The FBI / CIA rivalry, former Justice Department inspector general Glenn Fine told The New York Times, "might have been true 20 years ago. But it is hard to believe that is going on today." The connection between Benghazi or the election is also tenuous. An October speech in which Broadwell claimed that the CIA had captured Libyan militia members before the attack has been reported as evidence of a leak from Petraeus, but the anecdote could easily be a garbled version of an earlier Fox News report. It would also have been surprising if this had not come up in the FBI’s report; in fact, the speech was given during the investigation, and the CIA has called the claim "baseless." The election and hearings were almost certainly on the minds of Petraeus and others, but there’s no reason to believe the timing wasn’t coincidental.

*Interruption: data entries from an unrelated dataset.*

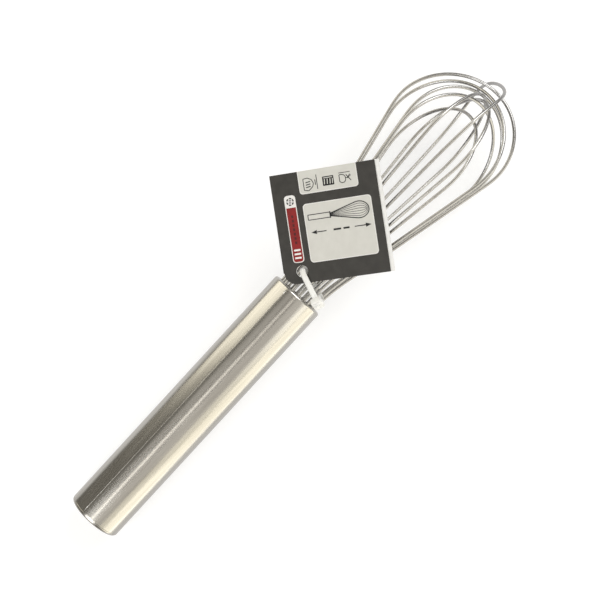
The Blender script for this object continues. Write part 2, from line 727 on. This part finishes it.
def build_tie():
    """Nylon tie: strap, locking head with its raised lip, and the cut-off tail."""
    build_strap()
    head_place = ON_TIE @ Matrix.Translation((STRAP_SPAN, 0, 0)) @ Matrix.Rotation(-HEAD_TURN, 4, "Y")
    x = STRAP_R + STRAP_T / 2
    parts = [
        ("tie_head", (HEAD_TALL, HEAD_WIDE, HEAD_LONG), (x + HEAD_TALL / 2, 0, 0), 0.5),
        ("tie_head_lip", (0.6, HEAD_WIDE - 1.4, HEAD_LONG - 1.6), (x + HEAD_TALL + 0.1, 0, 0), 0.15),
        ("tie_tail", (1.6, STRAP_W - 0.2, STRAP_T), (x + HEAD_TALL + 0.7, 0, 0.1), 0.15),
    ]
    for name, size, centre, bevel in parts:
        finish_piece(beveled_block(name, size, centre, head_place, bevel), "tie", "tie_nylon", NYLON)


def dress_inner_parts():
    """Resin and anchor keep their CAD shapes."""
    for name, material in (("wire_seal", RESIN), ("wire_anchor", ANCHOR)):
        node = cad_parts[name]
        node.data.materials.clear()
        node.data.materials.append(material)


# ---------------------------------------------------------------- stage, lights and camera
def build_stage():
    """White floor that glows a little, as paper lit from below does, so that shadows stay faint."""
    half = 3.0
    corners = [(-half, -half, 0), (half, -half, 0), (half, half, 0), (-half, half, 0)]
    floor = add_mesh("floor", corners, [(0, 1, 2, 3)])
    material, _, _, shader = new_material("floor_paper")
    shader.inputs["Base Color"].default_value = (0.45, 0.45, 0.45, 1)
    shader.inputs["Roughness"].default_value = 0.9
    shader.inputs["Specular IOR Level"].default_value = 0.1
    shader.inputs["Emission Color"].default_value = (1, 1, 1, 1)
    shader.inputs["Emission Strength"].default_value = 0.62
    floor.data.materials.append(material)
    floor.visible_glossy = False


HANDLE_MIDDLE = to_row((HANDLE_LEN / 2, 0, 0))
CAMERA_AT = Vector((-0.0165, -0.06982, 0.59208))
CAMERA_TURN = Euler((math.radians(5.62), math.radians(3.24), math.radians(-46.93)), "XYZ")
LENS = 82.1
# turn of the camera's side of the handle about the handle's axis, in degrees
CAMERA_SIDE = 6.2


def add_softbox(name, angle, distance, along, size, power, tint=(1, 1, 1)):
    """Area light parallel to the handle, turned about it from the camera's side by the angle."""
    lamp = bpy.data.lights.new(name, "AREA")
    lamp.shape = "RECTANGLE"
    lamp.size = size[0]
    lamp.size_y = size[1]
    lamp.energy = power
    lamp.color = tint
    obj = bpy.data.objects.new(name, lamp)
    bpy.context.scene.collection.objects.link(obj)
    a = math.radians(angle + CAMERA_SIDE)
    out = Vector((0, -math.sin(a), math.cos(a)))
    obj.location = HANDLE_MIDDLE + out * distance + Vector((along, 0, 0))
    inward = -out
    axis = Vector((1, 0, 0))
    obj.rotation_mode = "QUATERNION"
    turn = Matrix((axis, axis.cross(inward), out)).transposed()
    obj.rotation_quaternion = turn.to_quaternion()
    return obj


def softbox_power(size, radiance):
    """Watts that give an area light of this size the wanted radiance."""
    return math.pi * size[0] * size[1] * radiance


def build_world():
    """Surroundings that the steel mirrors: dim room above the whisk, pale table below the horizon."""
    bpy.context.scene.view_settings.view_transform = "Standard"
    world = bpy.data.worlds.new("studio")
    bpy.context.scene.world = world
    world.use_nodes = True
    nodes = world.node_tree.nodes
    links = world.node_tree.links
    coords = nodes.new("ShaderNodeTexCoord")
    split = nodes.new("ShaderNodeSeparateXYZ")
    links.new(coords.outputs["Generated"], split.inputs["Vector"])
    down = nodes.new("ShaderNodeMath")
    down.operation = "MULTIPLY"
    down.inputs[1].default_value = -1
    links.new(split.outputs["Z"], down.inputs[0])
    dim = (0.15, 0.141, 0.125, 1)
    bright = (0.72, 0.71, 0.70, 1)
    room = ramp_between(nodes, links, down.outputs["Value"], dim, bright, 0.22, 0.42)
    links.new(room.outputs["Color"], nodes["Background"].inputs["Color"])


def build_side_boxes():
    """Boxes beside and above the handle, which the steel mirrors as its bright and dark bands."""
    warm = (1, 0.95, 0.81)
    pale = (1, 0.96, 0.9)
    boxes = [
        # name, angle about the handle, distance, place along it, size, radiance, tint
        ("box_right", 88, 0.9, 0.0, (1.6, 0.7), 1.4, warm),
        ("box_right_inner", 56, 0.95, 0.0, (1.6, 0.33), 0.8, warm),
        ("box_right_front", 52, 0.85, 0.26, (0.62, 0.36), 0.7, (1, 1, 0.98)),
        ("box_fill", 27, 1.0, 0.0, (1.6, 0.62), 0.45, pale),
        ("strip_middle", 0, 1.1, 0.0, (1.6, 0.16), 0.85, pale),
        ("strip_butt", 0, 1.0, -0.34, (0.45, 0.1), 0.7, pale),
        ("box_dim", -22, 1.0, 0.2, (1.0, 0.42), 0.3, pale),
        ("box_left", -76, 0.9, 0.29, (0.8, 1.0), 1.35, warm),
    ]
    for name, angle, distance, along, size, radiance, tint in boxes:
        add_softbox(name, angle, distance, along, size, softbox_power(size, radiance), tint)


def build_end_boxes():
    """Boxes beyond both ends of the whisk, high for the card and low for the crowns of the wires."""
    end_boxes = [
        # name, end, lean from overhead, distance, side, radiance
        ("box_front", 1, 45, 1.4, 0.9, 3.4),
        ("box_back", -1, 45, 1.4, 0.9, 3.4),
        ("box_front_low", 1, 78, 1.2, 0.5, 1.2),
        ("box_back_low", -1, 78, 1.2, 0.5, 1.2),
    ]
    for name, way, lean, distance, side, radiance in end_boxes:
        lamp = bpy.data.lights.new(name, "AREA")
        lamp.shape = "SQUARE"
        lamp.size = side
        lamp.energy = softbox_power((side, side), radiance)
        obj = bpy.data.objects.new(name, lamp)
        bpy.context.scene.collection.objects.link(obj)
        a = math.radians(lean)
        obj.location = (way * distance * math.sin(a), 0, distance * math.cos(a))
        obj.rotation_euler = (0, way * a, 0)


def build_camera():
    """Camera over the whisk, its picture turned so that the handle points down and left."""
    data = bpy.data.cameras.new("camera")
    data.lens = LENS
    data.sensor_width = 36
    camera = bpy.data.objects.new("camera", data)
    bpy.context.scene.collection.objects.link(camera)
    camera.location = CAMERA_AT
    camera.rotation_euler = CAMERA_TURN
    bpy.context.scene.camera = camera


build_camera()
build_handle()
build_wires()
build_tag()
build_tie()
dress_inner_parts()
build_stage()
build_world()
build_side_boxes()
build_end_boxes()
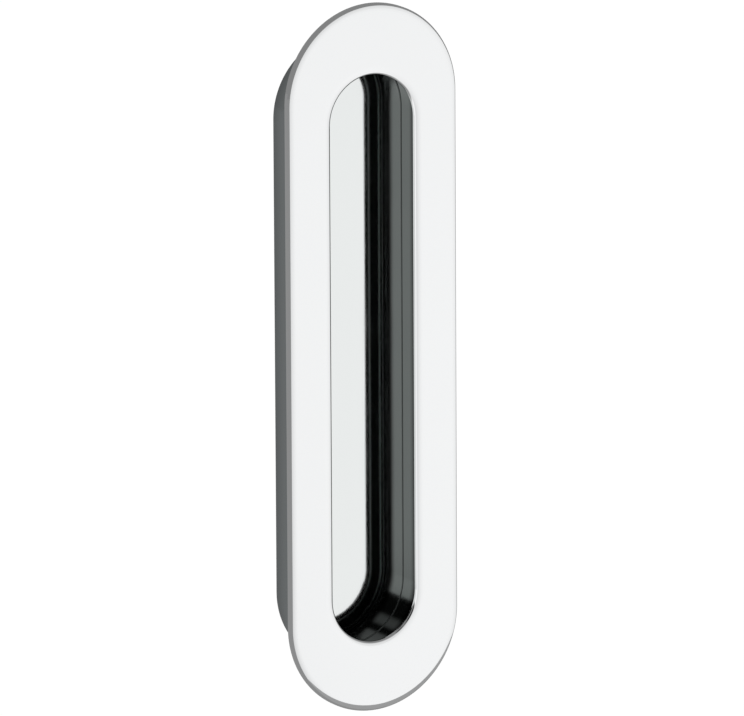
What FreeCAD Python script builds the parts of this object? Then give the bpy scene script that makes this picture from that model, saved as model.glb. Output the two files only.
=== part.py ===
import FreeCAD, Part
import math
import os

# Flush pull for a sliding door that disappears into the wall.
# Two pieces of chromed metal: an obround face plate that lies on the door's face, and an
# obround cup behind it that sinks into the door's mortise. The plate's opening is narrower
# than the cup, so its edge is a lip that the fingertips hook behind.
# Millimetres. +Z is up along the pull, +Y goes into the door, and the origin is the centre
# of the plate's back, the plane that lies on the door's face.

# Face plate, with the buffed roll-off of its front towards the outer edge
plate_length = 150.0
plate_width = 40.0
plate_thickness = 1.6
rim_roll_width = 1.4
rim_roll_depth = 0.25

# Opening: the plate's width beside it and beyond its ends, and the roll-off into it
side_margin = 10.05
end_margin = 14.8
mouth_roll_width = 1.8
mouth_roll_depth = 0.25

# Seat in the plate's back that takes the cup's rim
seat_depth = 0.75
seat_clearance = 0.05

# Cup: the lip's reach over the pocket, the wall and floor round it, and its depth in the door
lip_overhang = 3.05
cup_wall = 3.5
cup_floor = 2.25
cup_depth = 11.6
cup_back_radius = 1.0
pocket_corner_radius = 0.2

# Planes, from the hand into the door
door_face = 0.0
plate_front = door_face - plate_thickness
seat_face = door_face - seat_depth
cup_back = door_face + cup_depth
pocket_floor = cup_back - cup_floor

# Outlines that follow from the sizes above, each from the one it fits
opening_length = plate_length - 2 * end_margin
opening_width = plate_width - 2 * side_margin
pocket_length = opening_length + 2 * lip_overhang
pocket_width = opening_width + 2 * lip_overhang
cup_length = pocket_length + 2 * cup_wall
cup_width = pocket_width + 2 * cup_wall
seat_length = cup_length + 2 * seat_clearance
seat_width = cup_width + 2 * seat_clearance


def point(x, y):
    """A point of a cross-section, across the pull and into the door."""
    return FreeCAD.Vector(x, y, 0)


def line(start, end):
    """Straight edge between two section points."""
    return Part.LineSegment(start, end).toShape()


def quarter_round(centre, radius, first_angle):
    """Quarter of a circle that turns 90 degrees from first_angle, measured from +X to +Y."""
    circle = Part.Circle(centre, FreeCAD.Vector(0, 0, 1), radius)
    start = math.radians(first_angle)
    return Part.ArcOfCircle(circle, start, start + math.pi / 2).toShape()


def quarter_ellipse(centre, across, deep, first_angle):
    """Quarter of an ellipse, wider than deep, that turns 90 degrees from first_angle."""
    ellipse = Part.Ellipse(centre + point(across, 0), centre + point(0, deep), centre)
    start = math.radians(first_angle)
    return Part.ArcOfEllipse(ellipse, start, start + math.pi / 2).toShape()


def obround(length, reach, half_section):
    """Solid of a half cross-section that is reach wide: run straight, and turned at both ends."""
    half_face = Part.Face(Part.Wire(half_section))
    straight = length / 2 - reach
    along = FreeCAD.Vector(0, 0, 2 * straight)
    foot = half_face.translated(FreeCAD.Vector(0, 0, -straight))
    head = half_face.translated(FreeCAD.Vector(0, 0, straight))
    right = foot.extrude(along)
    left = right.mirror(FreeCAD.Vector(0, 0, 0), FreeCAD.Vector(1, 0, 0))
    top = head.revolve(FreeCAD.Vector(0, 0, straight), FreeCAD.Vector(0, -1, 0), 180)
    bottom = foot.revolve(FreeCAD.Vector(0, 0, -straight), FreeCAD.Vector(0, 1, 0), 180)
    return right.fuse([left, top, bottom]).removeSplitter()


def face_plate():
    """Thin plate whose front rolls off at the rim and into the opening, with the cup's seat."""
    rim = plate_width / 2
    roll_start = rim - rim_roll_width
    roll_end = plate_front + rim_roll_depth
    blank = obround(plate_length, rim, [
        line(point(0, plate_front), point(roll_start, plate_front)),
        quarter_ellipse(point(roll_start, roll_end), rim_roll_width, rim_roll_depth, -90),
        line(point(rim, roll_end), point(rim, door_face)),
        line(point(rim, door_face), point(0, door_face)),
        line(point(0, door_face), point(0, plate_front)),
    ])
    lip = opening_width / 2
    flare = lip + mouth_roll_width
    flare_end = plate_front + mouth_roll_depth
    mouth = obround(opening_length + 2 * mouth_roll_width, flare, [
        line(point(0, plate_front), point(flare, plate_front)),
        quarter_ellipse(point(flare, flare_end), mouth_roll_width, mouth_roll_depth, 180),
        line(point(lip, flare_end), point(lip, door_face)),
        line(point(lip, door_face), point(0, door_face)),
        line(point(0, door_face), point(0, plate_front)),
    ])
    seat_reach = seat_width / 2
    seat = obround(seat_length, seat_reach, [
        line(point(0, seat_face), point(seat_reach, seat_face)),
        line(point(seat_reach, seat_face), point(seat_reach, door_face)),
        line(point(seat_reach, door_face), point(0, door_face)),
        line(point(0, door_face), point(0, seat_face)),
    ])
    return blank.cut([mouth, seat])


def cup():
    """Open-fronted cup with plumb walls, a flat floor and a rounded back edge."""
    outside = cup_width / 2
    rounding = outside - cup_back_radius
    rounding_start = cup_back - cup_back_radius
    body = obround(cup_length, outside, [
        line(point(0, seat_face), point(outside, seat_face)),
        line(point(outside, seat_face), point(outside, rounding_start)),
        quarter_round(point(rounding, rounding_start), cup_back_radius, 0),
        line(point(rounding, cup_back), point(0, cup_back)),
        line(point(0, cup_back), point(0, seat_face)),
    ])
    inside = pocket_width / 2
    corner = inside - pocket_corner_radius
    corner_start = pocket_floor - pocket_corner_radius
    pocket = obround(pocket_length, inside, [
        line(point(0, seat_face), point(inside, seat_face)),
        line(point(inside, seat_face), point(inside, corner_start)),
        quarter_round(point(corner, corner_start), pocket_corner_radius, 0),
        line(point(corner, pocket_floor), point(0, pocket_floor)),
        line(point(0, pocket_floor), point(0, seat_face)),
    ])
    return body.cut(pocket)


def write_step(name, shape):
    """Write one piece as parts/NAME.step."""
    shape.exportStep(os.path.join("parts", name + ".step"))


os.makedirs("parts", exist_ok=True)
write_step("face_plate", face_plate())
write_step("cup", cup())
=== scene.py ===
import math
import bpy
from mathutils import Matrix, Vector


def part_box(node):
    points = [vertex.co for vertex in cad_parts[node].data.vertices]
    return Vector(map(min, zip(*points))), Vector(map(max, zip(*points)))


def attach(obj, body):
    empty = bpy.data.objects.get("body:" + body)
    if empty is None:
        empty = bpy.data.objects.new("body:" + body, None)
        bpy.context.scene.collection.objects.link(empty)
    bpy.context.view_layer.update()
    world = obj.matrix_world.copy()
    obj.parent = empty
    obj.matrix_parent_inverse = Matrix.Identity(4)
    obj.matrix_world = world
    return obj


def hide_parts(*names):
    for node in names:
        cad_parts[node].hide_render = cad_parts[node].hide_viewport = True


bl_info = {
    "name": "Pocket Door Pull",
    "version": (1, 0, 0),
    "blender": (4, 5, 0),
    "location": "View3D > Sidebar > Door Pull",
    "description": "Chrome flush pull for a pocket door: a rolled-edge face plate over an undercut cup",
    "category": "Object",
}

import bmesh
import bpy
from bpy.props import FloatProperty, FloatVectorProperty, IntProperty, PointerProperty
from bpy.types import Operator, Panel, PropertyGroup
from mathutils import Matrix, Vector

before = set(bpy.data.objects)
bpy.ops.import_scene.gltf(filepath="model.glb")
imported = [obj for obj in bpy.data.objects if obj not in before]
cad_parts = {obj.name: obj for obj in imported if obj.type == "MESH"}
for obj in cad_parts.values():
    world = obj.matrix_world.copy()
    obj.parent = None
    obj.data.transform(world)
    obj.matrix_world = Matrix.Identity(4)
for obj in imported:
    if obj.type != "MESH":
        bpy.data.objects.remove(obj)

MILLIMETRE = 0.001
PLATE_LOW, PLATE_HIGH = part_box("face_plate")
CUP_LOW, CUP_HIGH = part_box("cup")

# The photograph's frame, and where the centre of the plate's front lies in it, in its pixels
PHOTO_WIDTH = 744
PHOTO_HEIGHT = 716
FRONT_CENTRE_X = 374.0
FRONT_CENTRE_Y = 359.71
SENSOR_WIDTH = 36.0

# Points this near are the same point, and points this near an outline's reach lie on it
SAME_PLACE = 1e-7
SAME_REACH = 2e-6

# A face whose middle comes this near a surface belongs to it
SAME_SURFACE = 1e-5

# Faces across each deburred edge and across the rounding at the foot of the pocket's wall
EDGE_STEPS = 3
CORNER_STEPS = 6


class PlateSizes(PropertyGroup):
    """Sizes of the face plate."""

    rim_roll_width: FloatProperty(
        name="Rim roll width", description="How far in from the outer edge the front falls away",
        default=1.6 * MILLIMETRE, unit="LENGTH")
    rim_slope: FloatProperty(
        name="Rim slope", description="How steep buffing left the front beside the outer edge",
        default=math.radians(9.8), subtype="ANGLE")
    rim_bevel_width: FloatProperty(
        name="Rim bevel width", description="Width of the bevel round the outer edge",
        default=0.4 * MILLIMETRE, unit="LENGTH")
    rim_bevel_depth: FloatProperty(
        name="Rim bevel depth", description="Depth of the bevel round the outer edge",
        default=0.48 * MILLIMETRE, unit="LENGTH")
    opening_length: FloatProperty(
        name="Opening length", description="Height of the opening between its lips",
        default=120.4 * MILLIMETRE, unit="LENGTH")
    opening_width: FloatProperty(
        name="Opening width", description="Width of the opening between its lips",
        default=19.9 * MILLIMETRE, unit="LENGTH")
    mouth_roll_width: FloatProperty(
        name="Mouth roll width", description="How far from the opening its roll-off begins",
        default=1.8 * MILLIMETRE, unit="LENGTH")
    mouth_slope: FloatProperty(
        name="Mouth slope", description="How steep buffing left the front beside the opening",
        default=math.radians(13), subtype="ANGLE")
    mouth_bevel_width: FloatProperty(
        name="Mouth bevel width", description="Width of the bevel round the opening",
        default=0.25 * MILLIMETRE, unit="LENGTH")
    mouth_bevel_depth: FloatProperty(
        name="Mouth bevel depth", description="Depth of the bevel round the opening",
        default=0.245 * MILLIMETRE, unit="LENGTH")
    edge_break: FloatProperty(
        name="Edge break", description="Radius of the deburred back edges",
        default=0.12 * MILLIMETRE, unit="LENGTH")
    seat_clearance: FloatProperty(
        name="Seat clearance", description="Gap round the cup in the plate's seat",
        default=0.05 * MILLIMETRE, unit="LENGTH")


class CupSizes(PropertyGroup):
    """Sizes of the cup."""

    wall: FloatProperty(
        name="Wall", description="Thickness of the cup's side wall",
        default=3.5 * MILLIMETRE, unit="LENGTH")
    floor: FloatProperty(
        name="Floor", description="Thickness of the cup's floor",
        default=2.25 * MILLIMETRE, unit="LENGTH")
    back_radius: FloatProperty(
        name="Back radius", description="Rounding of the cup's back edge",
        default=1.0 * MILLIMETRE, unit="LENGTH")
    corner_radius: FloatProperty(
        name="Corner radius", description="Rounding between the pocket's wall and its floor",
        default=0.2 * MILLIMETRE, unit="LENGTH")
    edge_break: FloatProperty(
        name="Edge break", description="Radius of the deburred rim edges",
        default=0.1 * MILLIMETRE, unit="LENGTH")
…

A compromised email account bringing down the CIA director would be poetic, but it's not what happened

The idea of a compromised email account bringing down the director of the CIA would certainly be poetic, but reports suggest that if anyone failed to grasp the nature of the internet, it was Broadwell. Without her alleged attempts to threaten Kelley, her Gmail account likely would never have been discovered. Enhanced security wouldn’t have helped Petraeus either, if the affair came out through Broadwell’s email. And it’s possible that the entire situation would have gone unnoticed had Kelley not been friends with a member of the FBI — email harassment, after all, is fairly common.

Petraeus could have encrypted his messages or maintained a false name (he reportedly created the Gmail account under a pseudonym), but the truth is that when everything is connected, it’s difficult to be really unknown. The FBI stumbled across evidence of the affair while tracking Broadwell over at least three email accounts, only one of which had an incriminating connection to Petraeus. Last month, ordinary citizens on Reddit grappled with the implications of matching a real face to an online identity. Now, some of the most secretive parts of the US government are doing the same.